Po drodze pojawił się również pomysł na dopłaty do nawozów. Większość z nas sądziła na pewno, że to tylko plotki, ale premier Morawiecki wraz z wicepremierem, ministrem rolnictwa i rozwoju wsi Henrykiem Kowalczykiem brali udział w VIII Kongresie Rolnictwa RP i tam właśnie poruszono ten temat. – Czekamy na decyzję KE w sprawie zgody na dopłaty do nawozów i wpisanie do ustawy nawozów jako produktu energochłonnego – poinformował szef resortu rolnictwa Henryk Kowalczyk.

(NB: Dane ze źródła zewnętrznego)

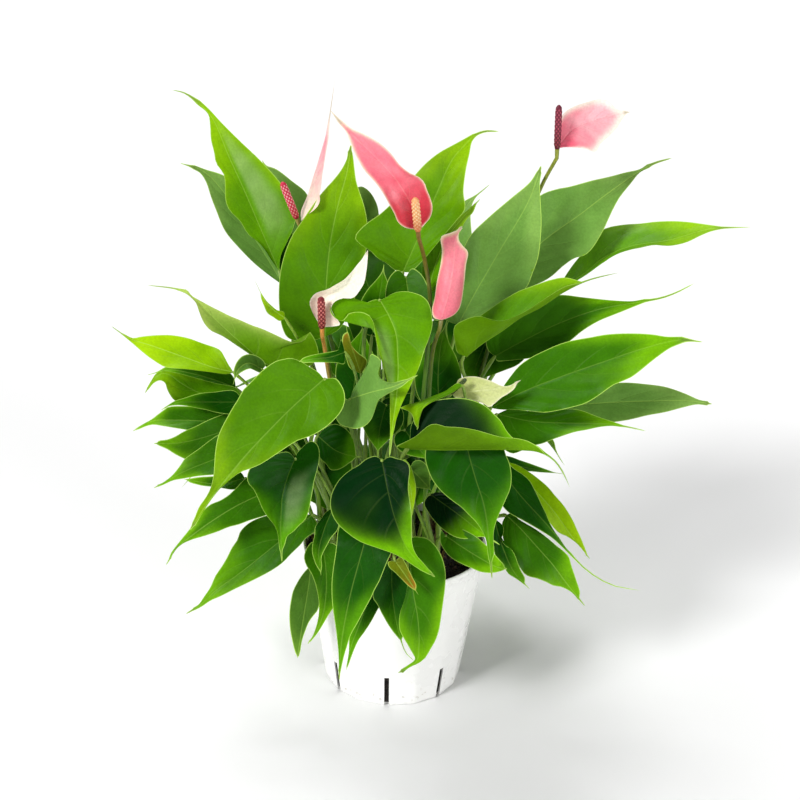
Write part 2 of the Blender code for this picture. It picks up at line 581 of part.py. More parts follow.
def keep_largest(work):
    """Drops loose scraps, and the skins of hollows that the joining sealed."""
    groups, left = [], set(work.verts)
    while left:
        group, edge = set(), [left.pop()]
        while edge:
            vert = edge.pop()
            group.add(vert)
            near = {e.other_vert(vert) for e in vert.link_edges} & left
            left -= near
            edge += near
        groups.append(group)
    for group in sorted(groups, key=len)[:-1]:
        bmesh.ops.delete(work, geom=list(group), context="VERTS")


def turned(profile, segments, flat_depth=None):
    """Closed body turned from a closed profile of (radius, height). With flat_depth, the radius
    sinks between 16 corners, most at the base and not at all at the rim."""
    angle = np.arange(segments) * 2 * np.pi / segments + SLOT_PHASE + np.pi / FLATS
    step = 2 * np.pi / FLATS
    inside = (angle - SLOT_PHASE) % step - step / 2
    rings = []
    for radius, height in profile:
        pull = np.ones(segments)
        if flat_depth is not None:
            share = np.clip(1 - height / POT_HEIGHT, 0, 1)**0.7
            pull = 1 + share * (np.cos(step / 2) / np.cos(inside) - 1)
        r = radius * pull
        rings.append(np.stack([r * np.cos(angle), r * np.sin(angle), np.full(segments, height)], -1))
    points, faces = np.vstack(rings), []
    for i in range(len(profile) - 1):
        for j in range(segments):
            k = (j + 1) % segments
            faces.append((i*segments + j, i*segments + k, (i + 1)*segments + k, (i + 1)*segments + j))
    faces.append(tuple(range(segments))[::-1])
    faces.append(tuple(range((len(profile) - 1)*segments, len(profile)*segments)))
    return points, faces


def box(centre, size, turn):
    """Box turned about the vertical."""
    corners = np.array([(x, y, z) for x in (-1, 1) for y in (-1, 1) for z in (-1, 1)]) * np.array(size) / 2
    c, s = np.cos(turn), np.sin(turn)
    points = corners @ np.array([[c, s, 0], [-s, c, 0], [0, 0, 1]]) + np.array(centre)
    return points, [(0, 1, 3, 2), (4, 6, 7, 5), (0, 4, 5, 1), (2, 3, 7, 6), (0, 2, 6, 4), (1, 5, 7, 3)]


def wall_radius(height):
    return BASE_RADIUS + (RIM_RADIUS - BASE_RADIUS) * height / POT_HEIGHT


def make_pot():
    """Tapered shell with a flat floor; eight slots are cut up from its lower edge."""
    profile = [(BASE_RADIUS - 1.5, 0), (BASE_RADIUS, 0.8), (wall_radius(SLOT_HEIGHT), SLOT_HEIGHT),
               (RIM_RADIUS, POT_HEIGHT), (RIM_RADIUS - WALL, POT_HEIGHT),
               (wall_radius(SLOT_HEIGHT) - WALL, SLOT_HEIGHT), (wall_radius(FLOOR) - WALL, FLOOR)]
    pot = add_object("pot", *turned(profile, POT_SEGMENTS, flat_depth=1), POT_WHITE, False)
    cutters = []
    for i in range(SLOTS):
        a = SLOT_PHASE + i * 2 * np.pi / SLOTS
        reach = 12.0
        middle = np.array([np.cos(a), np.sin(a)]) * (BASE_RADIUS - 3.0 + reach / 2)
        points, faces = box((*middle, SLOT_HEIGHT / 2 - 5), (reach, SLOT_WIDTH, SLOT_HEIGHT + 10), a)
        cutters.append(add_object("slot_%d" % i, points, faces, POT_WHITE))
    boolean(pot, cutters, "DIFFERENCE", "EXACT")


def make_soil():
    """Soil that fills the pot, a gap clear of its wall, with a plain hole for each crown and
    flower stem."""
    low = FLOOR + GAP
    inner = [(wall_radius(h) - WALL) * np.cos(np.pi / FLATS) - GAP for h in (low, SLOT_HEIGHT)]
    top = (wall_radius(SOIL_TOP - 2) - WALL) * 0.995 - GAP
    profile = [(inner[0], low), (inner[1], SLOT_HEIGHT), (top, SOIL_TOP - 2),
               (top * 0.8, SOIL_TOP - 0.5), (top * 0.4, SOIL_TOP + SOIL_DOME)]
    soil = add_object("soil", *turned(profile, 32), SOIL_BROWN, False)
    cutters = []
    for name, (crown, _) in SHOOTS.items():
        cutters.append(hole(name, crown, CROWN_RADIUS + GAP, CROWN_SIDES))
    for name, spec in FLOWERS.items():
        cutters.append(hole(name, spec["foot"], 1.9 + GAP, STEM_SIDES))
    boolean(soil, cutters, "DIFFERENCE", "EXACT")


def hole(name, place, radius, sides):
    line = np.array([[*place, SOIL_TOP - HOLE_DEPTH - GAP], [*place, SOIL_TOP + 12.0]])
    return add_object("hole_" + name, *tube(line, [radius, radius], sides), SOIL_BROWN)


def make_shoot(name, crown, leaves):
    """Crown with its leaf stalks and blades, joined into one solid."""
    low, high = SOIL_TOP - HOLE_DEPTH, SOIL_TOP + 9.0
    line = np.array([[*crown, h] for h in (low, SOIL_TOP + 3.0, high)])
    shoot = add_object(name, *tube(line, [CROWN_RADIUS, CROWN_RADIUS, 2.4], CROWN_SIDES), LEAF_GREEN)
    pieces = []
    for i, spec in enumerate(leaves):
        big = spec["width"] >= 30
        grid = blade_surface(spec, *((6, 4) if big else (5, 2)))
        stalk = stalk_line(spec, crown, 6)
        radii = np.linspace(*((1.8, 1.25) if big else (1.4, 1.0)), len(stalk))
        tangent, side, _ = midrib_frames(spec)
        arrive = unit(stalk[-1] - stalk[-2])
        if arrive @ tangent[2] > STRAIGHT_ON:
            solids = [blade_solid(grid, stalk_rings(stalk, radii, side[2]))]
        else:
            stalk[-1] += 0.8 * arrive
            solids = [blade_solid(grid), tube(stalk, radii, 4)]
        for solid in solids:
            pieces.append(add_object("%s_leaf_%d" % (name, len(pieces)), *solid, LEAF_GREEN))
    boolean(shoot, pieces, "UNION", "MANIFOLD")


def make_flower(name, spec):
    """Stem, spathe and spadix. The spadix goes on from the stem's top; the spathe's base stands
    just behind it."""
    tangent, _, normal = midrib_frames(spec["spathe"])
    base = spec["spathe"]["line"][0]
    top = base + normal[4] * spec["offset"] + tangent[4] * 0.6
    tip = spec["spadix_tip"]
    axis = unit(tip - top)
    spathe_colour, spadix_colour = FLOWER_MATERIALS[name]
    add_object(name + "_spathe", *blade_solid(blade_surface(spec["spathe"], 8, 4)), spathe_colour)

    foot = np.array([*spec["foot"], SOIL_TOP - HOLE_DEPTH])
    rise = [foot, foot + [0, 0, 27.0], foot + [0, 0, 50.0]]
    bend = curve(rise + spec["way"][::-1] + [top - 6 * axis], 10)
    stem = np.vstack([bend, top - 2 * axis, top])
    radii = np.append(np.linspace(1.9, 1.3, len(stem) - 1), 1.6)
    add_object(name + "_stem", *tube(stem, radii, STEM_SIDES), STEM_GREEN)

    spike = curve([top + 0.7 * axis, (top + tip) / 2 + 0.2 * axis, tip], 7)
    swell = np.interp(np.linspace(0, 1, 7), [0, 0.12, 0.3, 0.75, 0.92, 1], [0.66, 0.92, 1, 0.92, 0.7, 0.3])
    add_object(name + "_spadix", *tube(spike, spec["spadix_radius"] * swell, 6), spadix_colour)


make_pot()
make_soil()
for shoot_name, (crown_place, shoot_leaves) in SHOOTS.items():
    make_shoot(shoot_name, crown_place, shoot_leaves)
for flower_name, flower in FLOWERS.items():
    make_flower(flower_name, flower)
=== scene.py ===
"""Potted pink lilli anthurium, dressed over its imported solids.

It is put together as the plant is: a slotted white nursery pot, the soil in it, 21 shoots of
heart-shaped leaves, and six flowers, each a stem, a spathe and a spadix. Lengths are millimetres
until a mesh is made. World axes: +X right, +Y away from the camera, +Z up, origin under the
middle of the pot.
"""

import bmesh
import bpy
import numpy as np
from mathutils import Matrix


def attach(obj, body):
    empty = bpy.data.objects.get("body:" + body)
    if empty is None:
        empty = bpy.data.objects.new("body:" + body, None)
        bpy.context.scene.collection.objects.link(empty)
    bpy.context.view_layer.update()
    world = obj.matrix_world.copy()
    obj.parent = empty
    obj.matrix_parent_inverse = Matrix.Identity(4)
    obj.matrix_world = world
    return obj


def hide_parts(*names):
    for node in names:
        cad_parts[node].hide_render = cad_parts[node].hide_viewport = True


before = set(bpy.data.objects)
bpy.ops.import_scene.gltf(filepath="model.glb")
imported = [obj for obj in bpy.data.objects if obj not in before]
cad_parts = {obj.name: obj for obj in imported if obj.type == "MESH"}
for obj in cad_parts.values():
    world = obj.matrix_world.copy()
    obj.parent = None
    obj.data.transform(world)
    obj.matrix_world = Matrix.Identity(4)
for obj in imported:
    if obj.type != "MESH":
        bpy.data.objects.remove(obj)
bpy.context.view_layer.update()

# Nursery pot: a thin five inch shell pressed from glossy white polypropylene. It is round at the
# rim and passes into sixteen flats at the foot, where eight drain slots rise from its edge.
POT_HEIGHT = 103.0
RIM_RADIUS = 63.5
BASE_RADIUS = 49.0
WALL = 1.3
FLOOR = 1.6
FLATS = 16
SLOTS = 8
SLOT_WIDTH = 3.3
SLOT_HEIGHT = 25.0
SLOT_DEPTH_RADIUS = 46.0
SLOT_PHASE = np.radians(-93.6)
COLUMNS_PER_EIGHTH = 24
FLAT_FADE = 0.7
MM = 0.001


def paint(red, green, blue):
    """A colour given in screen bytes, as linear light."""
    c = np.array([red, green, blue]) / 255
    return np.where(c < 0.04045, c / 12.92, ((c + 0.055) / 1.055)**2.4)


def skin(points, finish=0, keep=None, **looks):
    """A closed band of points (rows, columns, 3): each row is a ring, joined to the next row.
    finish is the material of each face, keep says which faces exist, and looks are attributes."""
    return dict(points=np.asarray(points, float), finish=finish, keep=keep, looks=looks)


def skin_faces(part):
    """Corner numbers of a band's quads and their materials: each quad joins two columns of one
    row to the same two of the next, and the last column joins the first."""
    rows, columns = part["points"].shape[:2]
    index = np.arange(rows * columns).reshape(rows, columns)
    beside = np.roll(index, -1, axis=1)
    quads = np.stack([index[:-1], beside[:-1], beside[1:], index[1:]], -1)
    finish = np.broadcast_to(part["finish"], quads.shape[:2])
    if part["keep"] is not None:
        return quads[part["keep"]], finish[part["keep"]]
    points = part["points"].reshape(-1, 3)
    a, b, c, d = (points[quads[..., k]] for k in range(4))
    volume = np.sum(np.cross(a, b) * c) + np.sum(np.cross(a, c) * d)
    return (quads if volume > 0 else quads[..., ::-1]).reshape(-1, 4), finish.reshape(-1)


WIDE_LOOKS = {"tone", "place", "pale"}


def look_values(part, look):
    """An attribute of a band's points, one number each, or three for a wide look."""
    wide = (3,) if look in WIDE_LOOKS else ()
    shape = part["points"].shape[:2] + wide
    return np.broadcast_to(part["looks"].get(look, 0.0), shape).reshape(-1, *wide)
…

Oprócz tego Minister zapowiedział także skierowanie w tym tygodniu do Kancelarii Prezesa Rady Ministrów gotowego projektu ustawy o emeryturach rolniczych. Projekt przewiduje możliwość korzystania z emerytury rolniczej bez konieczności zaprzestania działalności w gospodarstwie. – Budujemy system ubezpieczeń wzajemnych, bo to jest najlepszy system ubezpieczeń. Będziemy oferować kompleksowe ubezpieczenia od wszelkich ryzyk, w tym także suszy – opowiadał.
Wypowiedzi udzielił również premier Morawiecki – „Apeluję do Komisji Europejskiej: dajcie nam jak najszybciej zgodę, żebyśmy z naszych pieniędzy budżetowych mogli pomagać polskiemu rolnikowi”.
Sądzicie, że 1000 zł do tony jest możliwe? Czy będą limity i sterty papierów? A może to raczej obietnice bez pokrycia?